* Problem to work on: Write out the listing below again, precisely as it is given.

━━ Source material

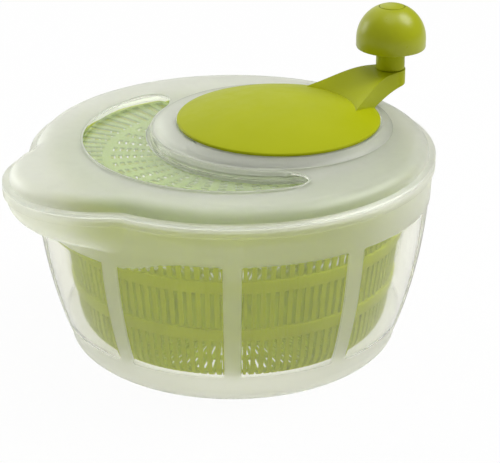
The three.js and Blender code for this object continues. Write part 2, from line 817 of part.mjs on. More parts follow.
const crankWasher = () =>
  tube(crankAxleRadius + fitGap, bossRadius - 0.5, crankBossTop + 0.25, crankBossTop + 0.75, {
    x: crankOffset,
    segments: 24,
  });

// Open clip that snaps into the axle's groove from the side.
function crankClip() {
  const top = wellBottom - 0.8;
  const neck = crankAxleRadius - 1.4 + fitGap;
  const ring = tube(neck, bossRadius - 0.5, top - clipThickness, top, { x: crankOffset, segments: 24 });
  const mouth = new THREE.BoxGeometry(bossRadius, 2 * neck - 0.8, 3);
  mouth.translate(crankOffset + bossRadius / 2, 0, top - 0.5);
  return ring.subtract(solid(mouth));
}

// ---------------------------------------------------------------- knob

const crownAt = (r) => knobBottom + knobSkirt + knobCrown * Math.sqrt(1 - (r / knobRadius) ** 2);

function crownCurve(from, to, steps) {
  const first = Math.asin(from / knobRadius);
  const last = Math.asin(to / knobRadius);
  return Array.from({ length: steps + 1 }, (_, i) => {
    const a = first + ((last - first) * i) / steps;
    const r = knobRadius * Math.sin(a);
    return [r, crownAt(r)];
  });
}

function knobDome() {
  const bore = knobPinRadius + fitGap;
  const plugBore = knobPlugRadius + fitGap;
  const profile = [
    [bore, knobBottom],
    [knobRadius - 0.8, knobBottom],
    [knobRadius, knobBottom + 0.8],
    ...crownCurve(knobRadius, plugBore, 7),
    [plugBore, knobPlugBottom - fitGap],
    [pinHeadRadius + fitGap, knobPlugBottom - fitGap],
    [pinHeadRadius + fitGap, pinHeadBottom - fitGap],
    [bore, pinHeadBottom - fitGap],
  ];
  return turned(profile, { x: knobAxisX, segments: 28 });
}

function knobPlug() {
  const base = [[0, knobPlugBottom], [knobPlugRadius, knobPlugBottom]];
  return turned([...base, ...crownCurve(knobPlugRadius, 0, 3)], { x: knobAxisX, segments: 32 });
}

const knobStem = () =>
  tube(knobPinRadius + fitGap, stemRadius, stemBottom, stemBottom + stemLength, {
    x: knobAxisX,
    segments: 32,
  });

// Shouldered pin fixed in the arm's end, on which the stem and the knob turn.
function knobPin() {
  const profile = [
    [0, knobPinBottom],
    [knobPinRadius, knobPinBottom],
    [knobPinRadius, pinHeadBottom],
    [pinHeadRadius, pinHeadBottom],
    [pinHeadRadius, pinHeadBottom + 3],
    [0, pinHeadBottom + 3],
  ];
  return turned(profile, { x: knobAxisX, segments: 20 });
}

// ---------------------------------------------------------------- assembly

const frosted = { color: 0xe9ece4, roughness: 0.45, metalness: 0 };
const green = { color: 0xa3ad14, roughness: 0.4, metalness: 0 };
const paleGreen = { color: 0xb4c648, roughness: 0.4, metalness: 0 };
const nylon = { color: 0xf0efe8, roughness: 0.5, metalness: 0 };
const steel = { color: 0xb9bcc0, roughness: 0.3, metalness: 1 };

function piece(name, manifold, look) {
  const mesh = new THREE.Mesh(geometryOf(manifold), new THREE.MeshStandardMaterial(look));
  mesh.name = name;
  return mesh;
}

const spinner = new THREE.Group();
spinner.add(
  piece("bowl", bowl(), frosted),
  piece("pivot_pin", pivotPin(), steel),
  piece("basket", basket(), paleGreen),
  piece("lid_shell", lidShell(), frosted),
  piece("bezel_ring", bezelRing(), frosted),
  piece("pinion_bush", pinionBush(), nylon),
  piece("pinion_gear", pinionGear(), nylon),
  piece("drive_hub", driveHub(), paleGreen),
  piece("drive_plate", drivePlate(), paleGreen),
  piece("thrust_washer", thrustWasher(), steel),
  piece("drive_screw", driveScrew(), steel),
  piece("crank_cover", crankCover(), green),
  piece("crank_axle", crankAxle(), steel),
  piece("crank_washer", crankWasher(), nylon),
  piece("crank_clip", crankClip(), steel),
  piece("ring_gear", ringGear(), nylon),
  ...gearScrewPlaces(crankOffset).map((place, i) => piece(`gear_screw_${i + 1}`, gearScrew(place), steel)),
  piece("knob_pin", knobPin(), steel),
  piece("knob_stem", knobStem(), green),
  piece("knob_dome", knobDome(), green),
  piece("knob_plug", knobPlug(), green),
);

export default spinner;
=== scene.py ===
"""Looks of a manual salad spinner: frosted bowl and lid, slotted green basket, green crank and knob.

Metres, +Z up, spout along -X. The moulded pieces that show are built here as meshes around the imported
CAD frame, and the small pieces inside, of steel, nylon and green plastic, keep the CAD's own meshes.
"""

import math

import bpy
import numpy as np
from mathutils import Matrix, Vector


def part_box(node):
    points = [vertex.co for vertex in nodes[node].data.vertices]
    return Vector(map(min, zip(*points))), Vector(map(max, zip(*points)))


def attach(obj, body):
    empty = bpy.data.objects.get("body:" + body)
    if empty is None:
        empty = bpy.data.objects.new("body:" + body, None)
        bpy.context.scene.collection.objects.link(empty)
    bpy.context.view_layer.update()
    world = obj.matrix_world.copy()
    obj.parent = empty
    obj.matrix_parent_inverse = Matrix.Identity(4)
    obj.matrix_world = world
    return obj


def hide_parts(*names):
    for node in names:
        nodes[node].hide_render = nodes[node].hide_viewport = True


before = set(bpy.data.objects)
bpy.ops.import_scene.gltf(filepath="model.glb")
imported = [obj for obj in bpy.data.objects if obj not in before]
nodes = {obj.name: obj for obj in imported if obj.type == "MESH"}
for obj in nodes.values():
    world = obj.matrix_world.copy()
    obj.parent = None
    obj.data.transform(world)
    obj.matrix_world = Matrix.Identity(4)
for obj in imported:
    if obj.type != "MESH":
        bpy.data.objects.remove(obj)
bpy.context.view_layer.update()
MM = 0.001


# ---------------------------------------------------------------- sizes, in metres

def low(node):
    """Lower corner of a CAD node's box."""
    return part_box(node)[0]


def high(node):
    """Upper corner of a CAD node's box."""
    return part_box(node)[1]


# Bowl and its spout.
RIM_TOP = high("bowl").z
RIM_R = 125 * MM
SPOUT_REACH = -low("bowl").x - RIM_R
SPOUT_R = 60 * MM
SPOUT_DEPTH = 25 * MM
SPOUT_BLEND = 7 * MM
BOWL_WALL = 2.2 * MM
BOWL_FLOOR = 2.4 * MM
LIP_HEIGHT = 5.6 * MM
LIP_STAND = 1.8 * MM
LIP_WALL = 3.2 * MM
BASE_R = 70 * MM
FOOT_R = 103.3 * MM
FOOT_TOP = 15 * MM
WALL_BULGE = 5 * MM
WALL_TOP = RIM_TOP - LIP_HEIGHT - 0.4 * MM

# Clear windows in the bowl's frosted wall.
WINDOW_COUNT = 10
RIB_AZIMUTH = math.radians(238.2)  # middle of one rib, anticlockwise from +X
RIB_WIDTH = math.radians(5.0)
PANE_LOW = 26 * MM
PANE_HIGH = 104 * MM
PANE_DIP = 8.5 * MM  # how much lower the windows' top edge runs under the spout
DIP_REACH = math.radians(45)  # from the spout's middle to where the dip ends
DIP_RAMP = math.radians(20)  # over which it fades
PANE_CORNER = 1.5 * MM
PANE_SINK = 0.5 * MM
PANE_BLEND = 0.9 * MM  # width of the change from frosted to clear
RIM_SEGMENTS = 720
PIVOT_BOSS_R = 8 * MM
PIVOT_BOSS_TOP = 9.4 * MM
PIVOT_BORE_R = 3.3 * MM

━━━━

* Solved exercise:
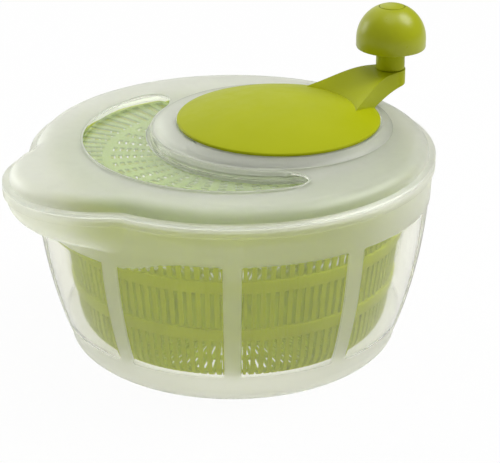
The three.js and Blender code for this object continues. Write part 2, from line 817 of part.mjs on. More parts follow.
const crankWasher = () =>
  tube(crankAxleRadius + fitGap, bossRadius - 0.5, crankBossTop + 0.25, crankBossTop + 0.75, {
    x: crankOffset,
    segments: 24,
  });

// Open clip that snaps into the axle's groove from the side.
function crankClip() {
  const top = wellBottom - 0.8;
  const neck = crankAxleRadius - 1.4 + fitGap;
  const ring = tube(neck, bossRadius - 0.5, top - clipThickness, top, { x: crankOffset, segments: 24 });
  const mouth = new THREE.BoxGeometry(bossRadius, 2 * neck - 0.8, 3);
  mouth.translate(crankOffset + bossRadius / 2, 0, top - 0.5);
  return ring.subtract(solid(mouth));
}

// ---------------------------------------------------------------- knob

const crownAt = (r) => knobBottom + knobSkirt + knobCrown * Math.sqrt(1 - (r / knobRadius) ** 2);

function crownCurve(from, to, steps) {
  const first = Math.asin(from / knobRadius);
  const last = Math.asin(to / knobRadius);
  return Array.from({ length: steps + 1 }, (_, i) => {
    const a = first + ((last - first) * i) / steps;
    const r = knobRadius * Math.sin(a);
    return [r, crownAt(r)];
  });
}

function knobDome() {
  const bore = knobPinRadius + fitGap;
  const plugBore = knobPlugRadius + fitGap;
  const profile = [
    [bore, knobBottom],
    [knobRadius - 0.8, knobBottom],
    [knobRadius, knobBottom + 0.8],
    ...crownCurve(knobRadius, plugBore, 7),
    [plugBore, knobPlugBottom - fitGap],
    [pinHeadRadius + fitGap, knobPlugBottom - fitGap],
    [pinHeadRadius + fitGap, pinHeadBottom - fitGap],
    [bore, pinHeadBottom - fitGap],
  ];
  return turned(profile, { x: knobAxisX, segments: 28 });
}

function knobPlug() {
  const base = [[0, knobPlugBottom], [knobPlugRadius, knobPlugBottom]];
  return turned([...base, ...crownCurve(knobPlugRadius, 0, 3)], { x: knobAxisX, segments: 32 });
}

const knobStem = () =>
  tube(knobPinRadius + fitGap, stemRadius, stemBottom, stemBottom + stemLength, {
    x: knobAxisX,
    segments: 32,
  });

// Shouldered pin fixed in the arm's end, on which the stem and the knob turn.
function knobPin() {
  const profile = [
    [0, knobPinBottom],
    [knobPinRadius, knobPinBottom],
    [knobPinRadius, pinHeadBottom],
    [pinHeadRadius, pinHeadBottom],
    [pinHeadRadius, pinHeadBottom + 3],
    [0, pinHeadBottom + 3],
  ];
  return turned(profile, { x: knobAxisX, segments: 20 });
}

// ---------------------------------------------------------------- assembly

const frosted = { color: 0xe9ece4, roughness: 0.45, metalness: 0 };
const green = { color: 0xa3ad14, roughness: 0.4, metalness: 0 };
const paleGreen = { color: 0xb4c648, roughness: 0.4, metalness: 0 };
const nylon = { color: 0xf0efe8, roughness: 0.5, metalness: 0 };
const steel = { color: 0xb9bcc0, roughness: 0.3, metalness: 1 };

function piece(name, manifold, look) {
  const mesh = new THREE.Mesh(geometryOf(manifold), new THREE.MeshStandardMaterial(look));
  mesh.name = name;
  return mesh;
}

const spinner = new THREE.Group();
spinner.add(
  piece("bowl", bowl(), frosted),
  piece("pivot_pin", pivotPin(), steel),
  piece("basket", basket(), paleGreen),
  piece("lid_shell", lidShell(), frosted),
  piece("bezel_ring", bezelRing(), frosted),
  piece("pinion_bush", pinionBush(), nylon),
  piece("pinion_gear", pinionGear(), nylon),
  piece("drive_hub", driveHub(), paleGreen),
  piece("drive_plate", drivePlate(), paleGreen),
  piece("thrust_washer", thrustWasher(), steel),
  piece("drive_screw", driveScrew(), steel),
  piece("crank_cover", crankCover(), green),
  piece("crank_axle", crankAxle(), steel),
  piece("crank_washer", crankWasher(), nylon),
  piece("crank_clip", crankClip(), steel),
  piece("ring_gear", ringGear(), nylon),
  ...gearScrewPlaces(crankOffset).map((place, i) => piece(`gear_screw_${i + 1}`, gearScrew(place), steel)),
  piece("knob_pin", knobPin(), steel),
  piece("knob_stem", knobStem(), green),
  piece("knob_dome", knobDome(), green),
  piece("knob_plug", knobPlug(), green),
);

export default spinner;
=== scene.py ===
"""Looks of a manual salad spinner: frosted bowl and lid, slotted green basket, green crank and knob.

Metres, +Z up, spout along -X. The moulded pieces that show are built here as meshes around the imported
CAD frame, and the small pieces inside, of steel, nylon and green plastic, keep the CAD's own meshes.
"""

import math

import bpy
import numpy as np
from mathutils import Matrix, Vector


def part_box(node):
    points = [vertex.co for vertex in nodes[node].data.vertices]
    return Vector(map(min, zip(*points))), Vector(map(max, zip(*points)))


def attach(obj, body):
    empty = bpy.data.objects.get("body:" + body)
    if empty is None:
        empty = bpy.data.objects.new("body:" + body, None)
        bpy.context.scene.collection.objects.link(empty)
    bpy.context.view_layer.update()
    world = obj.matrix_world.copy()
    obj.parent = empty
    obj.matrix_parent_inverse = Matrix.Identity(4)
    obj.matrix_world = world
    return obj


def hide_parts(*names):
    for node in names:
        nodes[node].hide_render = nodes[node].hide_viewport = True


before = set(bpy.data.objects)
bpy.ops.import_scene.gltf(filepath="model.glb")
imported = [obj for obj in bpy.data.objects if obj not in before]
nodes = {obj.name: obj for obj in imported if obj.type == "MESH"}
for obj in nodes.values():
    world = obj.matrix_world.copy()
    obj.parent = None
    obj.data.transform(world)
    obj.matrix_world = Matrix.Identity(4)
for obj in imported:
    if obj.type != "MESH":
        bpy.data.objects.remove(obj)
bpy.context.view_layer.update()
MM = 0.001


# ---------------------------------------------------------------- sizes, in metres

def low(node):
    """Lower corner of a CAD node's box."""
    return part_box(node)[0]


def high(node):
    """Upper corner of a CAD node's box."""
    return part_box(node)[1]


# Bowl and its spout.
RIM_TOP = high("bowl").z
RIM_R = 125 * MM
SPOUT_REACH = -low("bowl").x - RIM_R
SPOUT_R = 60 * MM
SPOUT_DEPTH = 25 * MM
SPOUT_BLEND = 7 * MM
BOWL_WALL = 2.2 * MM
BOWL_FLOOR = 2.4 * MM
LIP_HEIGHT = 5.6 * MM
LIP_STAND = 1.8 * MM
LIP_WALL = 3.2 * MM
BASE_R = 70 * MM
FOOT_R = 103.3 * MM
FOOT_TOP = 15 * MM
WALL_BULGE = 5 * MM
WALL_TOP = RIM_TOP - LIP_HEIGHT - 0.4 * MM

# Clear windows in the bowl's frosted wall.
WINDOW_COUNT = 10
RIB_AZIMUTH = math.radians(238.2)  # middle of one rib, anticlockwise from +X
RIB_WIDTH = math.radians(5.0)
PANE_LOW = 26 * MM
PANE_HIGH = 104 * MM
PANE_DIP = 8.5 * MM  # how much lower the windows' top edge runs under the spout
DIP_REACH = math.radians(45)  # from the spout's middle to where the dip ends
DIP_RAMP = math.radians(20)  # over which it fades
PANE_CORNER = 1.5 * MM
PANE_SINK = 0.5 * MM
PANE_BLEND = 0.9 * MM  # width of the change from frosted to clear
RIM_SEGMENTS = 720
PIVOT_BOSS_R = 8 * MM
PIVOT_BOSS_TOP = 9.4 * MM
PIVOT_BORE_R = 3.3 * MM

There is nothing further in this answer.